• **SET EXERCISE**: Give the data again, word for word.

## start

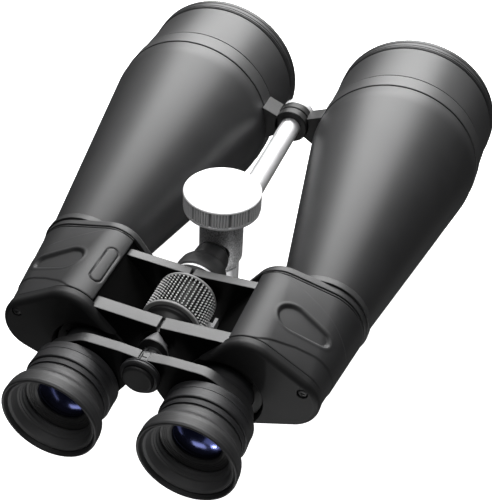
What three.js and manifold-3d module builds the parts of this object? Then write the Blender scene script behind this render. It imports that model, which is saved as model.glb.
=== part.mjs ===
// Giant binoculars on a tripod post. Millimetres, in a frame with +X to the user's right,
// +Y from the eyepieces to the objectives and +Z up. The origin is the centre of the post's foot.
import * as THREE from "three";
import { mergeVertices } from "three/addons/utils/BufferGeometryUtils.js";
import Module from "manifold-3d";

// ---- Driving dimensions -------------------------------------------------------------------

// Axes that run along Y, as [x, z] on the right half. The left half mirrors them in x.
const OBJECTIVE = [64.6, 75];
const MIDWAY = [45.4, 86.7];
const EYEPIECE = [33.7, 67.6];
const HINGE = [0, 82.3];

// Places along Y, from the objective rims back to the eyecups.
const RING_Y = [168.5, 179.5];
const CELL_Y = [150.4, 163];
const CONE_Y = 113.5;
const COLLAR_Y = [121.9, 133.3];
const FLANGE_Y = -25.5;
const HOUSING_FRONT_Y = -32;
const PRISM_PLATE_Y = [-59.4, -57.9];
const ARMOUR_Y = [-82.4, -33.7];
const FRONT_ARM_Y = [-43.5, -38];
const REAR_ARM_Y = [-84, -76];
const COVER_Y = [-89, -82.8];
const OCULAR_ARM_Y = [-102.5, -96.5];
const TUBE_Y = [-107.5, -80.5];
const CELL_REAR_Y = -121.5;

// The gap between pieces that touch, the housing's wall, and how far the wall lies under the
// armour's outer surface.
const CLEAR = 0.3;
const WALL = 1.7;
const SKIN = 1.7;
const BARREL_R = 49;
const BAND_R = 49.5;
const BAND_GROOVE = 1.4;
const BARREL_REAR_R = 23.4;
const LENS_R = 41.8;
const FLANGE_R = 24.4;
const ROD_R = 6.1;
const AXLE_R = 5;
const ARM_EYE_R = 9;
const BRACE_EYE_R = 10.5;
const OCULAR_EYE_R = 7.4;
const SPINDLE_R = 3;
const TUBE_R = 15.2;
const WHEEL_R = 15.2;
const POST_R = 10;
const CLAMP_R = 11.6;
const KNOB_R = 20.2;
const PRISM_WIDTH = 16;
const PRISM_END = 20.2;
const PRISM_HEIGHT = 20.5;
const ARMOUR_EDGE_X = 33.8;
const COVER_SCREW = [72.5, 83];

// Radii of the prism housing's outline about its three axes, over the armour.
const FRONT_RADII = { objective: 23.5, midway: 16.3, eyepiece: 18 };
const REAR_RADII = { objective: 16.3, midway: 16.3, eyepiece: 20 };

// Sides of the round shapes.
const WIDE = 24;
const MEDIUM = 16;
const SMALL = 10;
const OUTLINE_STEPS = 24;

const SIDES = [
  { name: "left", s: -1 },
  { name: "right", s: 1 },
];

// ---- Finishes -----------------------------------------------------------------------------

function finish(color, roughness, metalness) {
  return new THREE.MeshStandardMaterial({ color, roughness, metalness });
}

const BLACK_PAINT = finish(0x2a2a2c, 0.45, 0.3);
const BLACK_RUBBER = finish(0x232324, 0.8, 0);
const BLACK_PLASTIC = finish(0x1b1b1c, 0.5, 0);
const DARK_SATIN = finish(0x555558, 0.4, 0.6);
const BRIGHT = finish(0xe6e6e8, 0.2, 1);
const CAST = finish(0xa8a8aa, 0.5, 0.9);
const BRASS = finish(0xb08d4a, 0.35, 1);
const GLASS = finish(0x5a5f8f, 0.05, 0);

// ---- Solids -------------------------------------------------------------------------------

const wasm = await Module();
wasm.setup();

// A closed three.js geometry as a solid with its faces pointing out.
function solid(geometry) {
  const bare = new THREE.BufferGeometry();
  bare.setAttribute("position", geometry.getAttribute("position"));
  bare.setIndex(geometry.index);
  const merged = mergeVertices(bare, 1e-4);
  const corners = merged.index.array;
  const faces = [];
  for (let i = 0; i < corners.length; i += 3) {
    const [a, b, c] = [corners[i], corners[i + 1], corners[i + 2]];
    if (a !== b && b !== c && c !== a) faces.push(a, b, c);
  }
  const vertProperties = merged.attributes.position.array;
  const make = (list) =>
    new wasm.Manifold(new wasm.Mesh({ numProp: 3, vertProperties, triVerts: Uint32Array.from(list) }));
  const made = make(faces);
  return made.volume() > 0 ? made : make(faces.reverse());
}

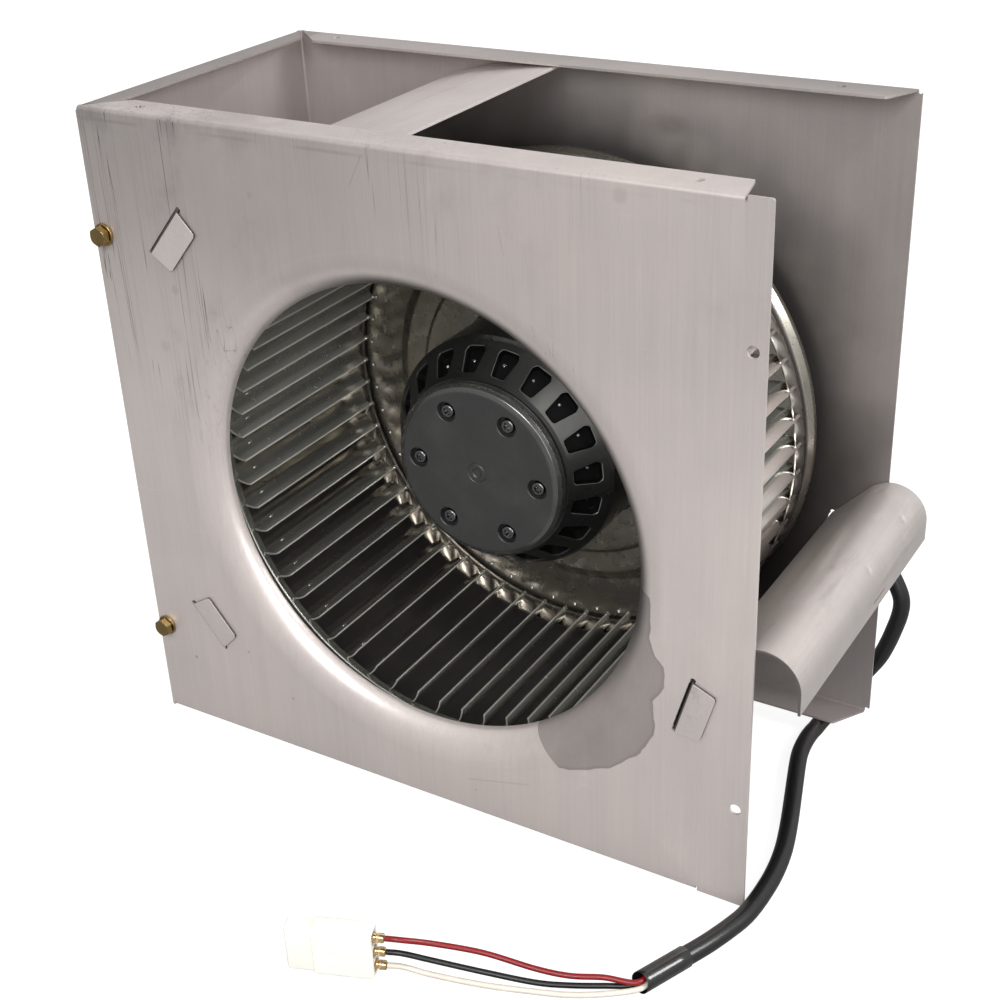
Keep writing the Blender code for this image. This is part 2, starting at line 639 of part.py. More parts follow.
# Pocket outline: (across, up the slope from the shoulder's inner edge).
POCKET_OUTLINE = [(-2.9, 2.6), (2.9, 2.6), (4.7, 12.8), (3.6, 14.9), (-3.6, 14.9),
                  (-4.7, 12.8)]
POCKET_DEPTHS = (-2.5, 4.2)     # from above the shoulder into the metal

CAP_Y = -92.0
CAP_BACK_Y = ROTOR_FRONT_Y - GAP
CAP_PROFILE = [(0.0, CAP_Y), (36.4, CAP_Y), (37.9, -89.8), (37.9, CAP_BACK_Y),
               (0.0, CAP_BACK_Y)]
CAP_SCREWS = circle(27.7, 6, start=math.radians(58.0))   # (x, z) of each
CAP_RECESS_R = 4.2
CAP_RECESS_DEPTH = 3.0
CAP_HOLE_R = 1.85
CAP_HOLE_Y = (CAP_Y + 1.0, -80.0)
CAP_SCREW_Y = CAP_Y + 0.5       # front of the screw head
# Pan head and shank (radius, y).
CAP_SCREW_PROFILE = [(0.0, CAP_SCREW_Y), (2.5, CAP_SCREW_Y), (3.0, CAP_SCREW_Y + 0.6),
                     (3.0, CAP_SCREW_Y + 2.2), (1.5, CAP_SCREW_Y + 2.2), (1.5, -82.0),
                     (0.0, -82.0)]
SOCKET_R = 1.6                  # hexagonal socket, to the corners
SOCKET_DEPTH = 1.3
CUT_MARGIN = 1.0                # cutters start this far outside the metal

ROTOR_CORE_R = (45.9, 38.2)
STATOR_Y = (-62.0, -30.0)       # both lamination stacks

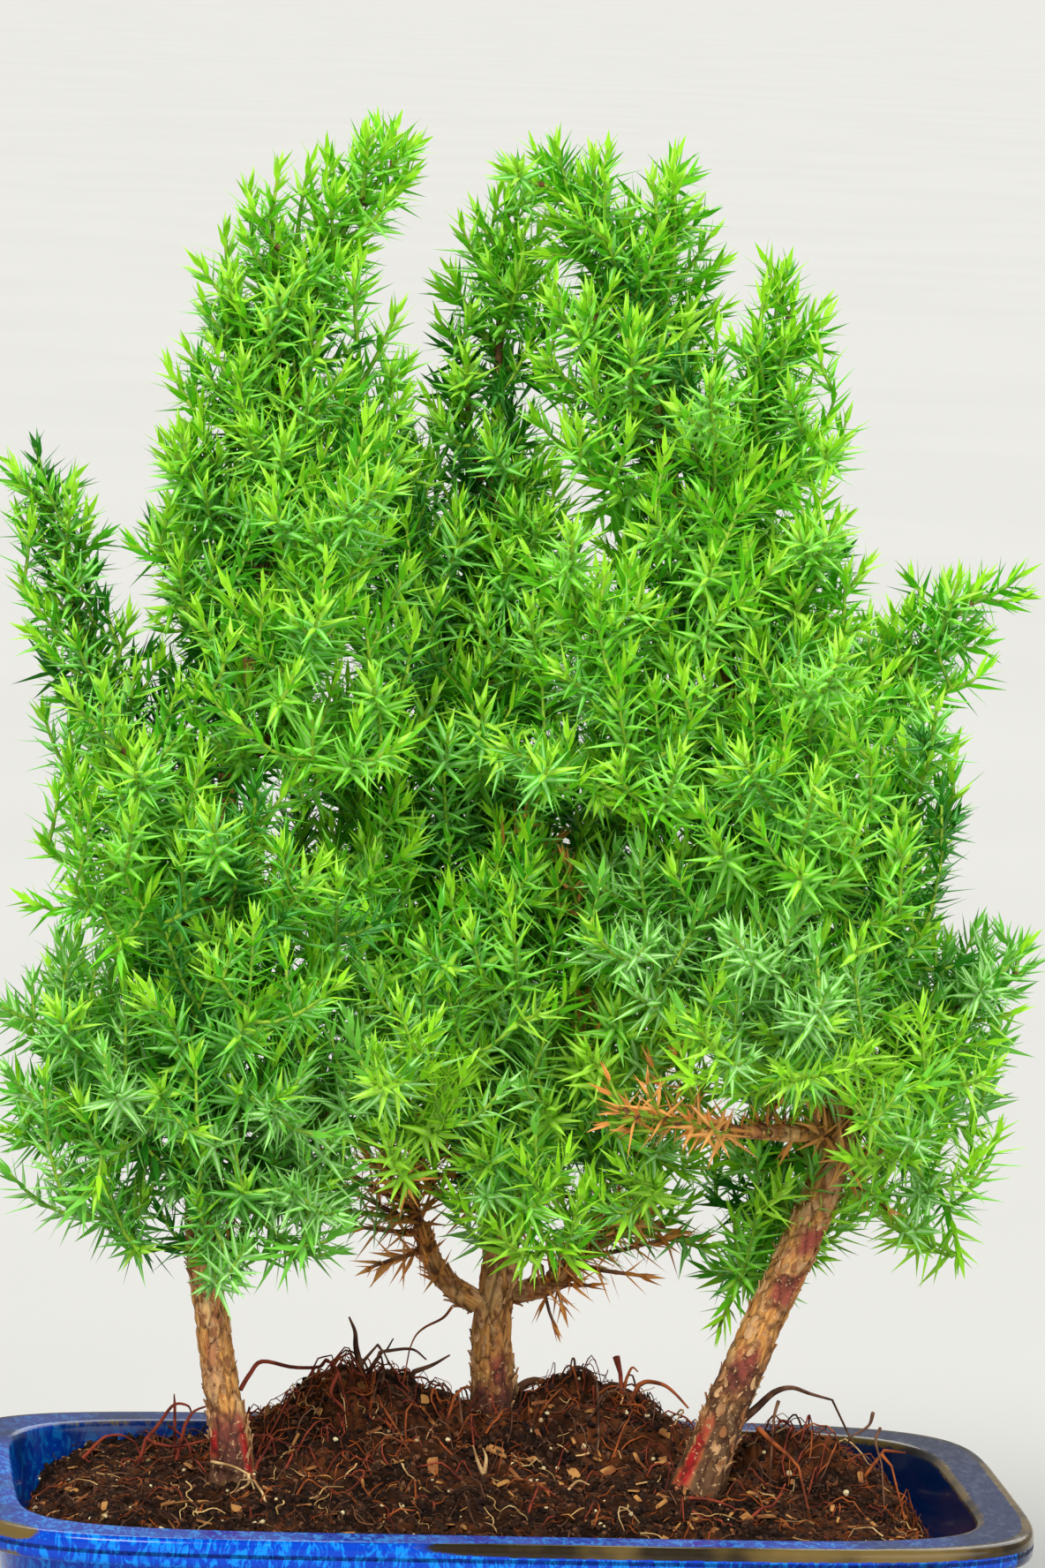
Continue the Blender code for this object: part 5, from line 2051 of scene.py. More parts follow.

## end

• **RESPONSE TO THE TASK**:
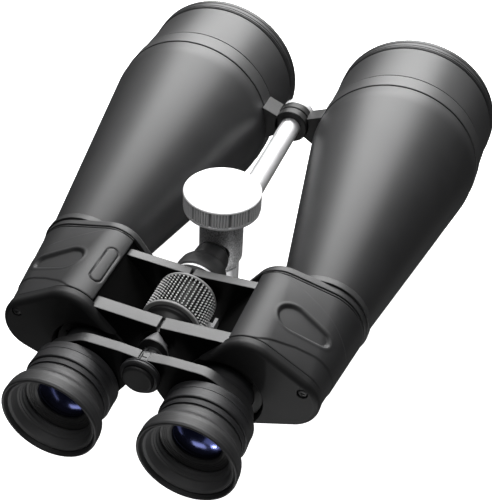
What three.js and manifold-3d module builds the parts of this object? Then write the Blender scene script behind this render. It imports that model, which is saved as model.glb.
=== part.mjs ===
// Giant binoculars on a tripod post. Millimetres, in a frame with +X to the user's right,
// +Y from the eyepieces to the objectives and +Z up. The origin is the centre of the post's foot.
import * as THREE from "three";
import { mergeVertices } from "three/addons/utils/BufferGeometryUtils.js";
import Module from "manifold-3d";

// ---- Driving dimensions -------------------------------------------------------------------

// Axes that run along Y, as [x, z] on the right half. The left half mirrors them in x.
const OBJECTIVE = [64.6, 75];
const MIDWAY = [45.4, 86.7];
const EYEPIECE = [33.7, 67.6];
const HINGE = [0, 82.3];

// Places along Y, from the objective rims back to the eyecups.
const RING_Y = [168.5, 179.5];
const CELL_Y = [150.4, 163];
const CONE_Y = 113.5;
const COLLAR_Y = [121.9, 133.3];
const FLANGE_Y = -25.5;
const HOUSING_FRONT_Y = -32;
const PRISM_PLATE_Y = [-59.4, -57.9];
const ARMOUR_Y = [-82.4, -33.7];
const FRONT_ARM_Y = [-43.5, -38];
const REAR_ARM_Y = [-84, -76];
const COVER_Y = [-89, -82.8];
const OCULAR_ARM_Y = [-102.5, -96.5];
const TUBE_Y = [-107.5, -80.5];
const CELL_REAR_Y = -121.5;

// The gap between pieces that touch, the housing's wall, and how far the wall lies under the
// armour's outer surface.
const CLEAR = 0.3;
const WALL = 1.7;
const SKIN = 1.7;
const BARREL_R = 49;
const BAND_R = 49.5;
const BAND_GROOVE = 1.4;
const BARREL_REAR_R = 23.4;
const LENS_R = 41.8;
const FLANGE_R = 24.4;
const ROD_R = 6.1;
const AXLE_R = 5;
const ARM_EYE_R = 9;
const BRACE_EYE_R = 10.5;
const OCULAR_EYE_R = 7.4;
const SPINDLE_R = 3;
const TUBE_R = 15.2;
const WHEEL_R = 15.2;
const POST_R = 10;
const CLAMP_R = 11.6;
const KNOB_R = 20.2;
const PRISM_WIDTH = 16;
const PRISM_END = 20.2;
const PRISM_HEIGHT = 20.5;
const ARMOUR_EDGE_X = 33.8;
const COVER_SCREW = [72.5, 83];

// Radii of the prism housing's outline about its three axes, over the armour.
const FRONT_RADII = { objective: 23.5, midway: 16.3, eyepiece: 18 };
const REAR_RADII = { objective: 16.3, midway: 16.3, eyepiece: 20 };

// Sides of the round shapes.
const WIDE = 24;
const MEDIUM = 16;
const SMALL = 10;
const OUTLINE_STEPS = 24;

const SIDES = [
  { name: "left", s: -1 },
  { name: "right", s: 1 },
];

// ---- Finishes -----------------------------------------------------------------------------

function finish(color, roughness, metalness) {
  return new THREE.MeshStandardMaterial({ color, roughness, metalness });
}

const BLACK_PAINT = finish(0x2a2a2c, 0.45, 0.3);
const BLACK_RUBBER = finish(0x232324, 0.8, 0);
const BLACK_PLASTIC = finish(0x1b1b1c, 0.5, 0);
const DARK_SATIN = finish(0x555558, 0.4, 0.6);
const BRIGHT = finish(0xe6e6e8, 0.2, 1);
const CAST = finish(0xa8a8aa, 0.5, 0.9);
const BRASS = finish(0xb08d4a, 0.35, 1);
const GLASS = finish(0x5a5f8f, 0.05, 0);

// ---- Solids -------------------------------------------------------------------------------

const wasm = await Module();
wasm.setup();

// A closed three.js geometry as a solid with its faces pointing out.
function solid(geometry) {
  const bare = new THREE.BufferGeometry();
  bare.setAttribute("position", geometry.getAttribute("position"));
  bare.setIndex(geometry.index);
  const merged = mergeVertices(bare, 1e-4);
  const corners = merged.index.array;
  const faces = [];
  for (let i = 0; i < corners.length; i += 3) {
    const [a, b, c] = [corners[i], corners[i + 1], corners[i + 2]];
    if (a !== b && b !== c && c !== a) faces.push(a, b, c);
  }
  const vertProperties = merged.attributes.position.array;
  const make = (list) =>
    new wasm.Manifold(new wasm.Mesh({ numProp: 3, vertProperties, triVerts: Uint32Array.from(list) }));
  const made = make(faces);
  return made.volume() > 0 ? made : make(faces.reverse());
}

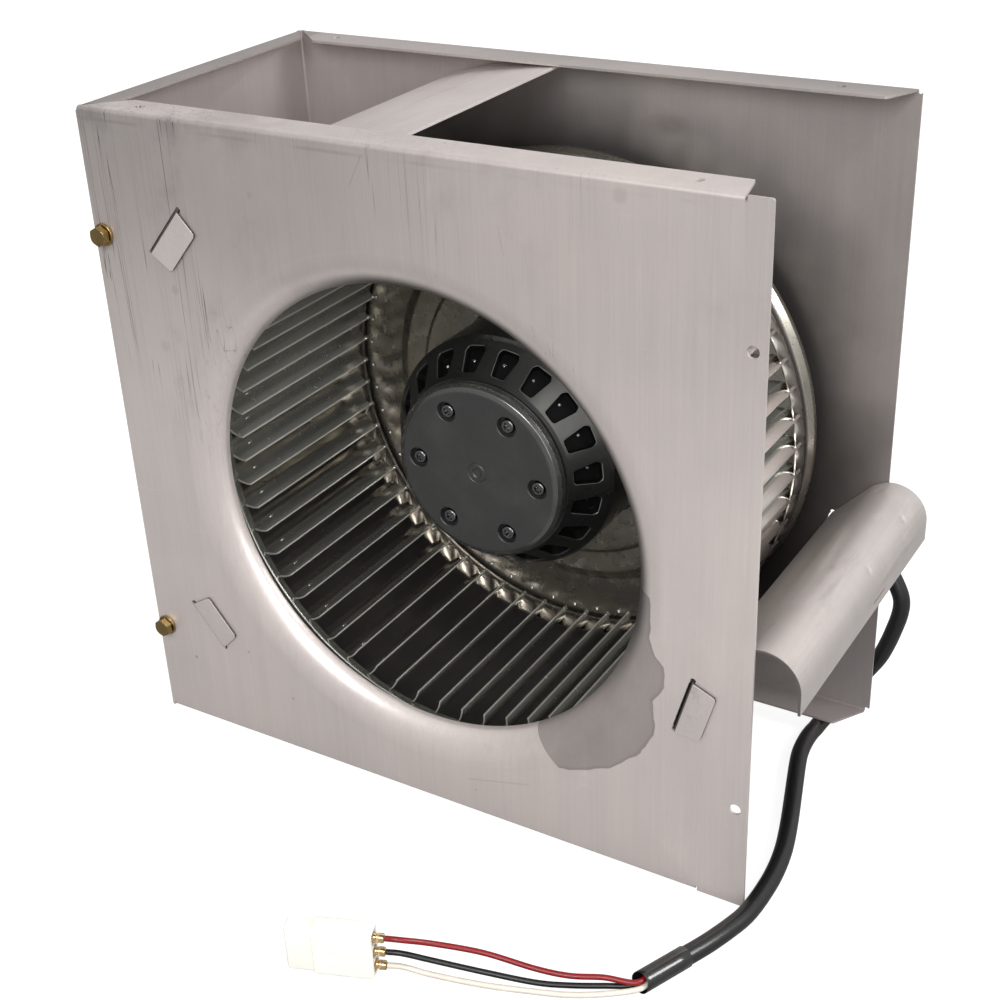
Keep writing the Blender code for this image. This is part 2, starting at line 639 of part.py. More parts follow.
# Pocket outline: (across, up the slope from the shoulder's inner edge).
POCKET_OUTLINE = [(-2.9, 2.6), (2.9, 2.6), (4.7, 12.8), (3.6, 14.9), (-3.6, 14.9),
                  (-4.7, 12.8)]
POCKET_DEPTHS = (-2.5, 4.2)     # from above the shoulder into the metal

CAP_Y = -92.0
CAP_BACK_Y = ROTOR_FRONT_Y - GAP
CAP_PROFILE = [(0.0, CAP_Y), (36.4, CAP_Y), (37.9, -89.8), (37.9, CAP_BACK_Y),
               (0.0, CAP_BACK_Y)]
CAP_SCREWS = circle(27.7, 6, start=math.radians(58.0))   # (x, z) of each
CAP_RECESS_R = 4.2
CAP_RECESS_DEPTH = 3.0
CAP_HOLE_R = 1.85
CAP_HOLE_Y = (CAP_Y + 1.0, -80.0)
CAP_SCREW_Y = CAP_Y + 0.5       # front of the screw head
# Pan head and shank (radius, y).
CAP_SCREW_PROFILE = [(0.0, CAP_SCREW_Y), (2.5, CAP_SCREW_Y), (3.0, CAP_SCREW_Y + 0.6),
                     (3.0, CAP_SCREW_Y + 2.2), (1.5, CAP_SCREW_Y + 2.2), (1.5, -82.0),
                     (0.0, -82.0)]
SOCKET_R = 1.6                  # hexagonal socket, to the corners
SOCKET_DEPTH = 1.3
CUT_MARGIN = 1.0                # cutters start this far outside the metal

ROTOR_CORE_R = (45.9, 38.2)
STATOR_Y = (-62.0, -30.0)       # both lamination stacks

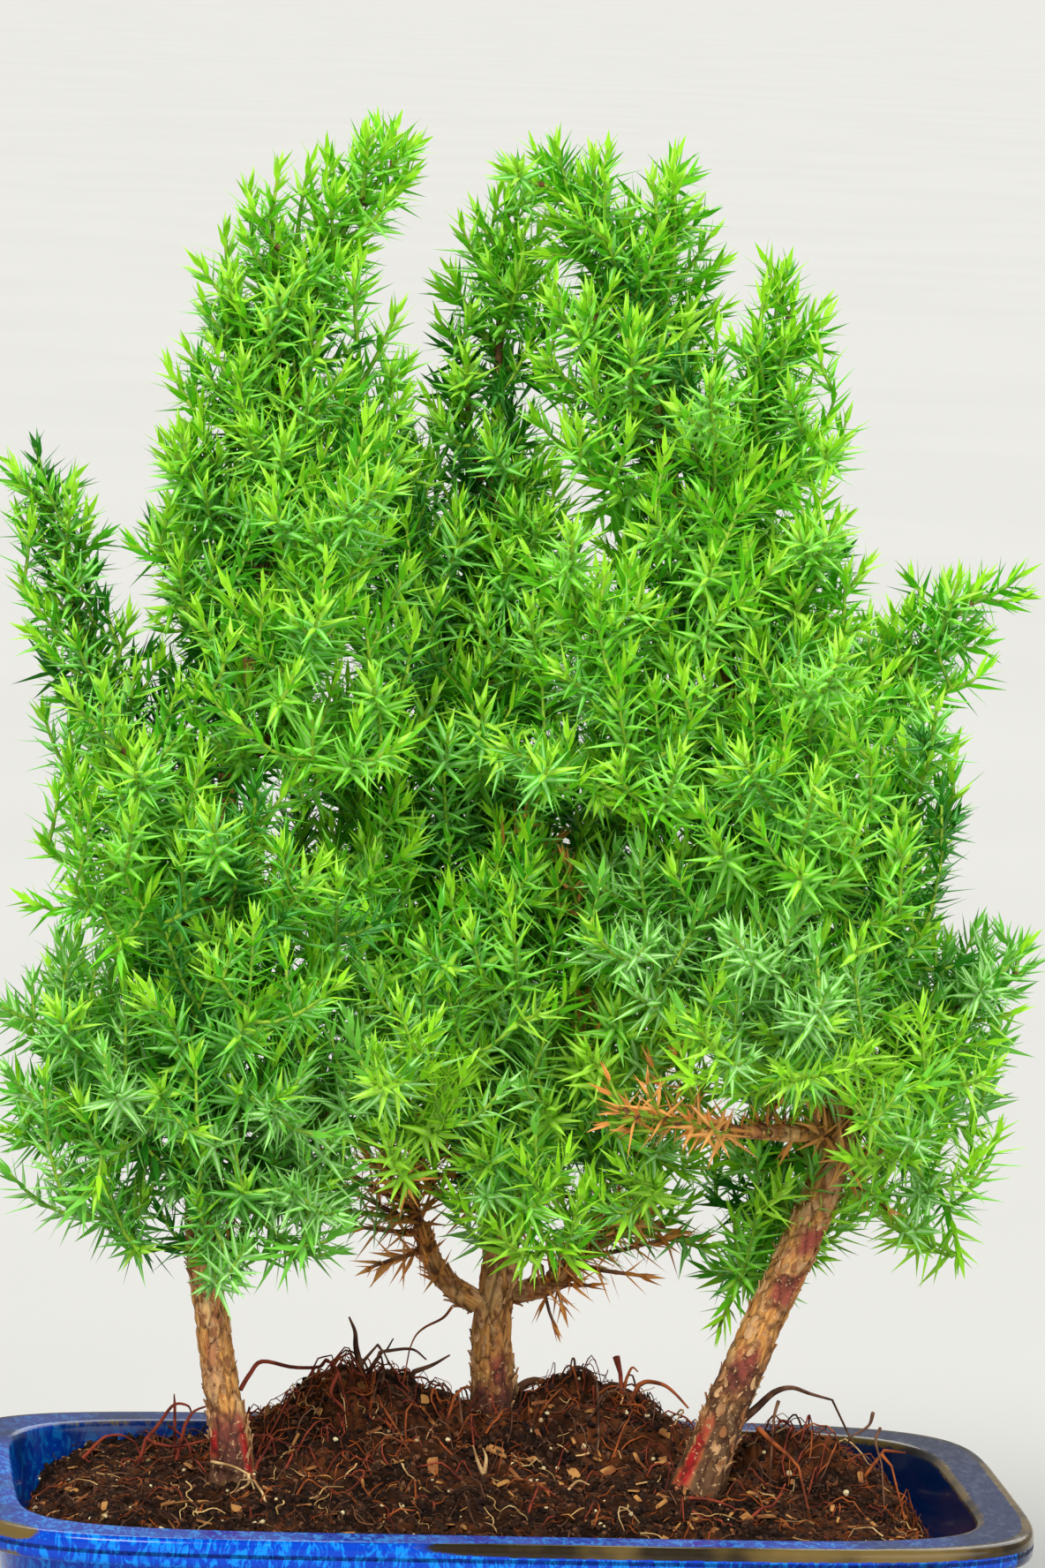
Continue the Blender code for this object: part 5, from line 2051 of scene.py. More parts follow.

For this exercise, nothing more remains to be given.